Exercise data:
•••••
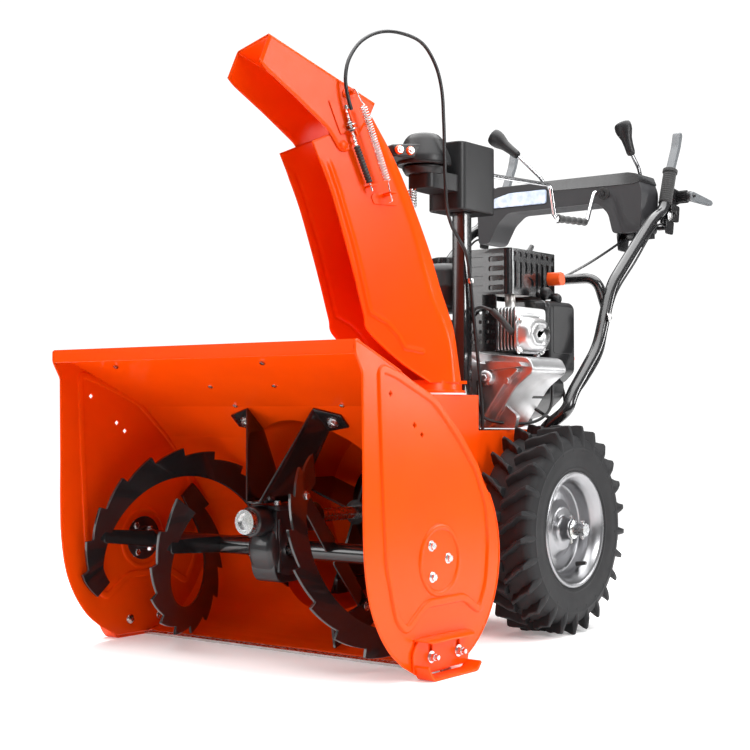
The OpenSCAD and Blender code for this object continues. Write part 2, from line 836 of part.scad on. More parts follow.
•••••
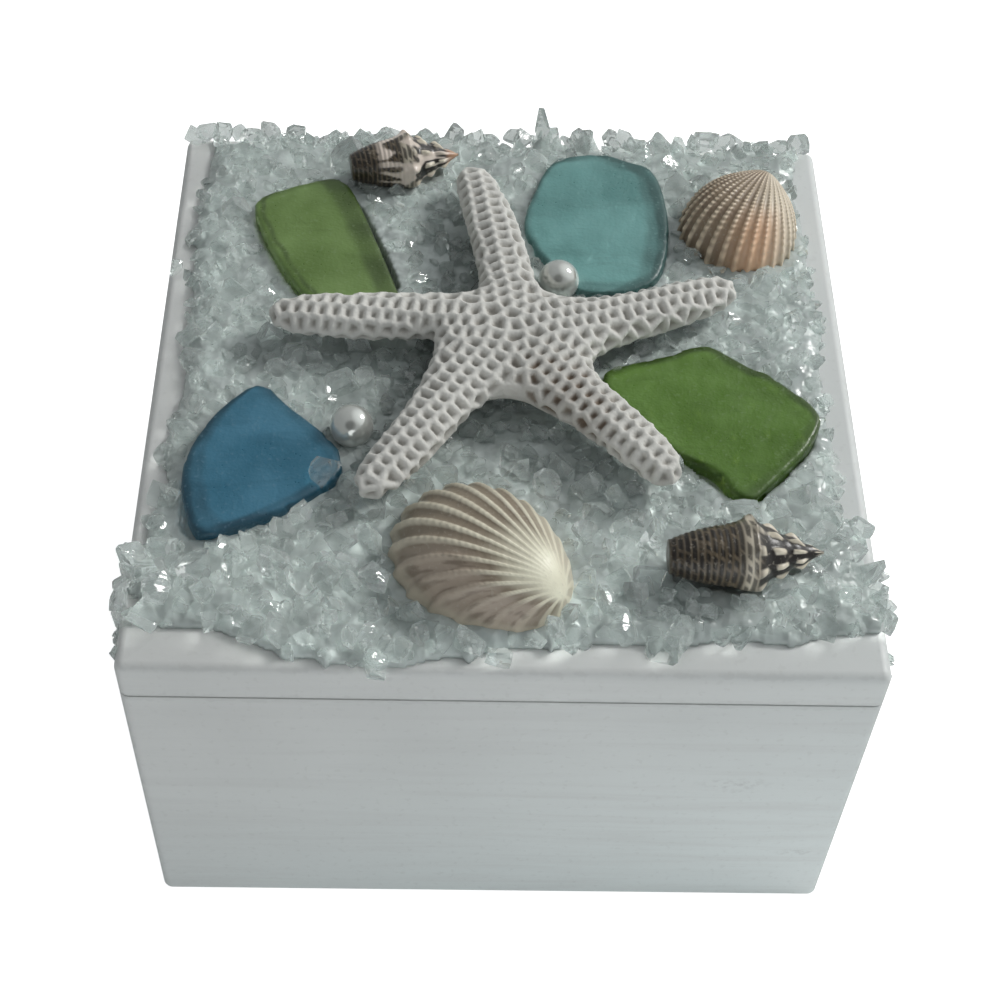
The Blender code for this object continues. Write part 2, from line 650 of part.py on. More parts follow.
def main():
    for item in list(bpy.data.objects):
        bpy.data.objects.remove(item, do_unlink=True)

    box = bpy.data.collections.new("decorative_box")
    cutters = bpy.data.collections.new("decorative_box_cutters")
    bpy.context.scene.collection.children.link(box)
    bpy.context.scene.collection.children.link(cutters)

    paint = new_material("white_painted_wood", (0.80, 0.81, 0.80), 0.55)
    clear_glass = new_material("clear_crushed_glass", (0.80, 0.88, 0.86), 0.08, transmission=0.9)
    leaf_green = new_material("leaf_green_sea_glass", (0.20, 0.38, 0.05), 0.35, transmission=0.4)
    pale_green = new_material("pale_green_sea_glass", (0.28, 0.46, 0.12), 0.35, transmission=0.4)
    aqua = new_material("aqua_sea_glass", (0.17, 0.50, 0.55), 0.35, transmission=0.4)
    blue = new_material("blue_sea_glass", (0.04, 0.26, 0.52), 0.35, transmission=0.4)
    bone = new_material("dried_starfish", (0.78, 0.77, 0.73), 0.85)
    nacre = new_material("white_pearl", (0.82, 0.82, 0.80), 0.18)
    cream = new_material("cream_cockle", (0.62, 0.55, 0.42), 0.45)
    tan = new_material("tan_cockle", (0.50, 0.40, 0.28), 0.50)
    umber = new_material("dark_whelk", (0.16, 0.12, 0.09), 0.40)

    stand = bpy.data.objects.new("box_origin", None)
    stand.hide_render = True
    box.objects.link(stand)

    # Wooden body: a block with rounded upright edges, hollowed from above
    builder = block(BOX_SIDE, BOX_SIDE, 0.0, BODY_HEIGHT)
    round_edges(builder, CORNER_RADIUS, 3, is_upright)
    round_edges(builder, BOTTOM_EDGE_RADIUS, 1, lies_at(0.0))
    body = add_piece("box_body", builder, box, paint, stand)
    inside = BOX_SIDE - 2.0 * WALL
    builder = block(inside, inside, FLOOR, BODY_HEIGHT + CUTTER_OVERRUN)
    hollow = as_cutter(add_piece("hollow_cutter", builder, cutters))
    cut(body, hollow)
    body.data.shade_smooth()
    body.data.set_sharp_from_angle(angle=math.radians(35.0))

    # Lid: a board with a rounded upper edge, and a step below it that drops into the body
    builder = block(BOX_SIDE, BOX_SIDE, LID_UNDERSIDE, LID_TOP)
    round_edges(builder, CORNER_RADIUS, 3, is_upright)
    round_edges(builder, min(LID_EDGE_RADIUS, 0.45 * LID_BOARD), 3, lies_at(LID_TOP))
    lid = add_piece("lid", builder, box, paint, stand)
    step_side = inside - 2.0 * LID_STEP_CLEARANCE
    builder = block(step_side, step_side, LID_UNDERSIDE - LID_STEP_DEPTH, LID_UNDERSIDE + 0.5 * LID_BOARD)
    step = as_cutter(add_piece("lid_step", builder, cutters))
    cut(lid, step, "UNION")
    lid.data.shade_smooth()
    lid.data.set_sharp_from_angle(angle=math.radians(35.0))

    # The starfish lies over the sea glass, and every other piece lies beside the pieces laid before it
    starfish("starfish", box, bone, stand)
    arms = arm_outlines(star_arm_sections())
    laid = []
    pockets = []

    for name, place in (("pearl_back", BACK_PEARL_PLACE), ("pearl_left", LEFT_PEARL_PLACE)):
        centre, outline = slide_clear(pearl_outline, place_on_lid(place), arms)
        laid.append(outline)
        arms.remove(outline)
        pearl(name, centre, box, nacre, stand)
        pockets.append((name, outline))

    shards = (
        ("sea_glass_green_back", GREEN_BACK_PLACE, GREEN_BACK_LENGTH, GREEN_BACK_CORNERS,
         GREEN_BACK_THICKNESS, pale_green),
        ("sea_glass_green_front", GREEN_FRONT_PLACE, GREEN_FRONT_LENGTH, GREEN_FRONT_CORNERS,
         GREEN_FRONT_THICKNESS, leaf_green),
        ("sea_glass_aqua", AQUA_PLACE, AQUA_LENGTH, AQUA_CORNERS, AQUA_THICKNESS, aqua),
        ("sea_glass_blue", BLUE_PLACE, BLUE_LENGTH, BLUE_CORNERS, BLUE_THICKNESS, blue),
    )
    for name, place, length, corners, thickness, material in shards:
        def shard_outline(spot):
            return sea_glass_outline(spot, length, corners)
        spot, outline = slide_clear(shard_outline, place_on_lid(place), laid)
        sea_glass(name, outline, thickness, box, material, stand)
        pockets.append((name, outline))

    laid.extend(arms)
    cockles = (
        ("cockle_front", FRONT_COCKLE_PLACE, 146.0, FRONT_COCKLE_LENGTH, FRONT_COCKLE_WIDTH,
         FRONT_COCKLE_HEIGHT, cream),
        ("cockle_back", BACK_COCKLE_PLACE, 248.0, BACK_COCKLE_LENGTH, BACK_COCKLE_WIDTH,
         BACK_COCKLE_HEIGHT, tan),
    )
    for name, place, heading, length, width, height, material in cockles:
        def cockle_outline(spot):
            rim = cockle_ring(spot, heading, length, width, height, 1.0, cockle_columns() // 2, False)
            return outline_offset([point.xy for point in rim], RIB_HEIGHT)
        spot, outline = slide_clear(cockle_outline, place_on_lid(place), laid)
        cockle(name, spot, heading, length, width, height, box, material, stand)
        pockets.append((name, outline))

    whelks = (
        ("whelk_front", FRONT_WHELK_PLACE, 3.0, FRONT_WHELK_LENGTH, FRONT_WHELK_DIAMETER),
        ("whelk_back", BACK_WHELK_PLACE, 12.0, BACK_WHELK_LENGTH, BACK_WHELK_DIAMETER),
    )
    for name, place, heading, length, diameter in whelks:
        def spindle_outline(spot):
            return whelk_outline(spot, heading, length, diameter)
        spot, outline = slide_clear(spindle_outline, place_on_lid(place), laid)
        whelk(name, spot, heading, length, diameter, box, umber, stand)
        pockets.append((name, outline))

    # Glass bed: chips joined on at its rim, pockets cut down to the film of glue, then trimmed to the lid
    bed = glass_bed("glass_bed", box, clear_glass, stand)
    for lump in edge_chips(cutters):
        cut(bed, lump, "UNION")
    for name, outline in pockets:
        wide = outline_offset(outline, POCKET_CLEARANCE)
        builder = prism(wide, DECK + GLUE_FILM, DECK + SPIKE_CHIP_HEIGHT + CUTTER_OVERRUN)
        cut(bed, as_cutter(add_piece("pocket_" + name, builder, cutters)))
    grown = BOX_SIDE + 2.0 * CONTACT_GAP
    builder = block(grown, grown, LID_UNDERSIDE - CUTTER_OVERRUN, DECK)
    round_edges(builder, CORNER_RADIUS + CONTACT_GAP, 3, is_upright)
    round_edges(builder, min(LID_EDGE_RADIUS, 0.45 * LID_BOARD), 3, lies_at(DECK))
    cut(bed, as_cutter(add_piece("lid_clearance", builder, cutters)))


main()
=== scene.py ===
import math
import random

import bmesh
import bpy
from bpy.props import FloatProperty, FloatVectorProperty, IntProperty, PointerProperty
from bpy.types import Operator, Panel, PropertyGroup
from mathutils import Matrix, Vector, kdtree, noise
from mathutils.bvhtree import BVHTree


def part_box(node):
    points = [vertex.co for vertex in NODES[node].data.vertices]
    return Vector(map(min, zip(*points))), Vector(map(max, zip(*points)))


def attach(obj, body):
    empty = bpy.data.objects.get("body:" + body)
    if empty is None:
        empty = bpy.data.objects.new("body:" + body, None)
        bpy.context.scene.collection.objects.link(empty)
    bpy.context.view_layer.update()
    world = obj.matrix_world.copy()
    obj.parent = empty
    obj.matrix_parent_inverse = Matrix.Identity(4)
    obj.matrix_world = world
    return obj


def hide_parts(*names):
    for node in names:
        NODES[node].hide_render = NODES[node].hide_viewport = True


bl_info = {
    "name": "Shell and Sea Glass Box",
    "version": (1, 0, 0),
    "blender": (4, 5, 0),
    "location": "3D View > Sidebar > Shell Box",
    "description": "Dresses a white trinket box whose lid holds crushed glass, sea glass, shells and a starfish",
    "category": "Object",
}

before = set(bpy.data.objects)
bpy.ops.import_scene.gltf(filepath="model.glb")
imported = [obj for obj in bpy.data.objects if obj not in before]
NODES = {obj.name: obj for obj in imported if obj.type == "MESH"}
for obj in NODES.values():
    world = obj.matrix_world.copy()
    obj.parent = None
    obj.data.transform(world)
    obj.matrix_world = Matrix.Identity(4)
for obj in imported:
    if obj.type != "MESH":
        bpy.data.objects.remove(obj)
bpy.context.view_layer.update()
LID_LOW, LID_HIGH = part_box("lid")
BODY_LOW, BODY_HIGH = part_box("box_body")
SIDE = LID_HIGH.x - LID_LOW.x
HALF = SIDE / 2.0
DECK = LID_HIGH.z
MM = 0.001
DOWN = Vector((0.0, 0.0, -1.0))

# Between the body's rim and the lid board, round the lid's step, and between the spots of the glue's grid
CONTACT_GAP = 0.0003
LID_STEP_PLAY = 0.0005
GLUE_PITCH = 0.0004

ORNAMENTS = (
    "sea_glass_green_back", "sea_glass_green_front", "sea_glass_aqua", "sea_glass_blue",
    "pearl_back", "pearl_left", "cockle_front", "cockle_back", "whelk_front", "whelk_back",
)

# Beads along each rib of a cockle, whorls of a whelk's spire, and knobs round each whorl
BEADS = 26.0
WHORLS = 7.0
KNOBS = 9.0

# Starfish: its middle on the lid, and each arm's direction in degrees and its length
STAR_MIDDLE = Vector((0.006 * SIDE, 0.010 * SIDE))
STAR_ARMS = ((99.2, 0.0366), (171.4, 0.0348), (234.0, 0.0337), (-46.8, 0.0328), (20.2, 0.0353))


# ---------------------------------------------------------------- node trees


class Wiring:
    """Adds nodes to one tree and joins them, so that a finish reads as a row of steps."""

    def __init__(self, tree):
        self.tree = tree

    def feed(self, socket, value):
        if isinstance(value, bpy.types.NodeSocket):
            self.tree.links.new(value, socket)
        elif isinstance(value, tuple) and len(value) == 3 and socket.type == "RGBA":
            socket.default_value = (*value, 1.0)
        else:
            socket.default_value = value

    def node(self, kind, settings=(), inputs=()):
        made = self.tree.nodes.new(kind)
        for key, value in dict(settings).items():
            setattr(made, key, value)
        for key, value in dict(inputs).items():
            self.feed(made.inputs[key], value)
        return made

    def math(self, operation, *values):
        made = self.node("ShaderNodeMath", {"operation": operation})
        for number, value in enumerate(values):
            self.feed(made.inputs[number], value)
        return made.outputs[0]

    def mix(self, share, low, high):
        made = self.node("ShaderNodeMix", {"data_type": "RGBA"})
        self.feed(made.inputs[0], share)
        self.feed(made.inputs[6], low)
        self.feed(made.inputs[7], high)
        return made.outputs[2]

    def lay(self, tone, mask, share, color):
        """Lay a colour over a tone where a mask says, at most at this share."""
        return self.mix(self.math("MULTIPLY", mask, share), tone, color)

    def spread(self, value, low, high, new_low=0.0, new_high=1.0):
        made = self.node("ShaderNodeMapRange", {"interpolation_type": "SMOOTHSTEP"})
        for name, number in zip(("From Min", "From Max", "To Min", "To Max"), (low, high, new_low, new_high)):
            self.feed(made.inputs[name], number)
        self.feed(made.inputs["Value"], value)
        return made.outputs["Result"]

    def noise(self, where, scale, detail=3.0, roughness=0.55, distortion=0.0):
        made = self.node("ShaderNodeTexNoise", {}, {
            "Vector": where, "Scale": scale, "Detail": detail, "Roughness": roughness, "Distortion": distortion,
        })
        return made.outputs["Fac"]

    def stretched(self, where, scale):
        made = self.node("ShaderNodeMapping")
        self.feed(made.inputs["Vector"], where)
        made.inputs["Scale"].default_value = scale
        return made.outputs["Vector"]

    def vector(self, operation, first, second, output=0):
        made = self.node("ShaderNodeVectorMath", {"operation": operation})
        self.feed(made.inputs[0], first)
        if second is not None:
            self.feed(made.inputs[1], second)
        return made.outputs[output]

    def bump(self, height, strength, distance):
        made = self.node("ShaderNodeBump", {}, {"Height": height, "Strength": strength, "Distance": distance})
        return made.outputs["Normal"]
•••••
What you have to do:
Reproduce verbatim the lines above, from the line with "The Blender code" through the line with "bpy.context.scene.collection.children.link(cutters)".

Reply:
The Blender code for this object continues. Write part 2, from line 650 of part.py on. More parts follow.
def main():
    for item in list(bpy.data.objects):
        bpy.data.objects.remove(item, do_unlink=True)

    box = bpy.data.collections.new("decorative_box")
    cutters = bpy.data.collections.new("decorative_box_cutters")
    bpy.context.scene.collection.children.link(box)
    bpy.context.scene.collection.children.link(cutters)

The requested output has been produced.